BRIEF: Your task is to locate every line holding the string "three" and to copy each of them.

•••

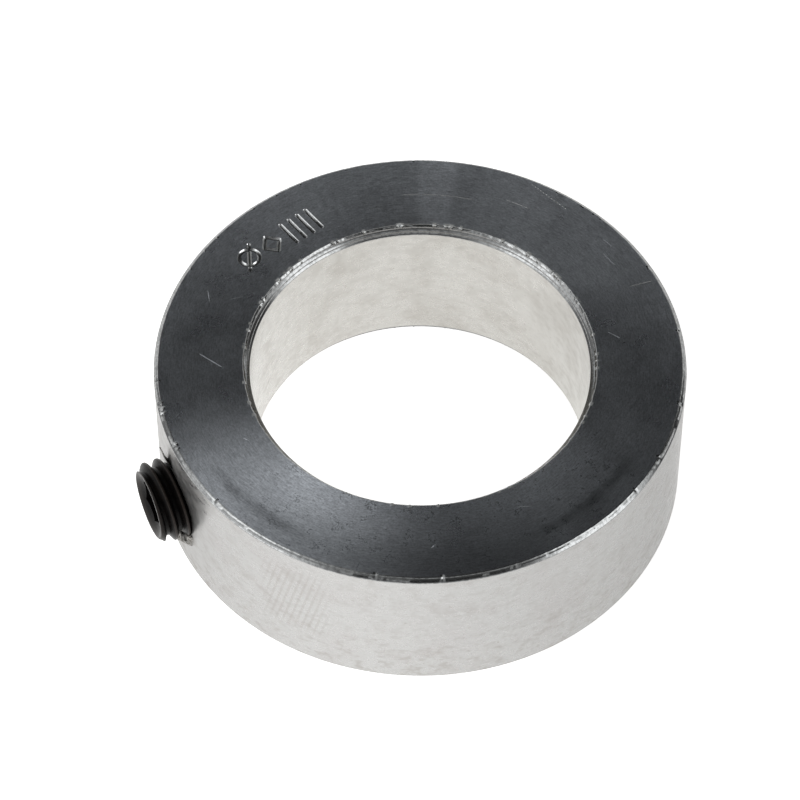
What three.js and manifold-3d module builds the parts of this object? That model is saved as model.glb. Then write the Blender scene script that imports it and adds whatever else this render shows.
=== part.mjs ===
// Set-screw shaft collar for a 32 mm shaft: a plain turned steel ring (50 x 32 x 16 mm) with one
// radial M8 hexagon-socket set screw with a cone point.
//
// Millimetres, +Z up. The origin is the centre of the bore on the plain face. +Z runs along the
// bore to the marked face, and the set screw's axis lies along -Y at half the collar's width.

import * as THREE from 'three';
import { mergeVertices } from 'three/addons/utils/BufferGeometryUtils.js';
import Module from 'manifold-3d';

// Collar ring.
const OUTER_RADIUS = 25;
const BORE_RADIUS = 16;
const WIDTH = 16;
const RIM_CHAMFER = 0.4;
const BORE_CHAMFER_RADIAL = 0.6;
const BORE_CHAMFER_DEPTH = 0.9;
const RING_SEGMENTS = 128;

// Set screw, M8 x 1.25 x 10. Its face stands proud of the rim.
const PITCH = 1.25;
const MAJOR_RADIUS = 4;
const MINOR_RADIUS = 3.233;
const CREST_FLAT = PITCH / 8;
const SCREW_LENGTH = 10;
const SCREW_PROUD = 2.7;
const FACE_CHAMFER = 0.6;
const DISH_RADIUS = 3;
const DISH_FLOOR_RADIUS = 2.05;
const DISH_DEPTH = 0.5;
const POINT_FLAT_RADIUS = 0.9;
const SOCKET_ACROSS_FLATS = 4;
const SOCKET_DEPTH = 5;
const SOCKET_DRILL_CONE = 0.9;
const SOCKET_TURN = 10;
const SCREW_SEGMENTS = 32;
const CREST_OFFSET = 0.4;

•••

ANSWER TO THIS TASK:
What three.js and manifold-3d module builds the parts of this object? That model is saved as model.glb. Then write the Blender scene script that imports it and adds whatever else this render shows.
import * as THREE from 'three';
import { mergeVertices } from 'three/addons/utils/BufferGeometryUtils.js';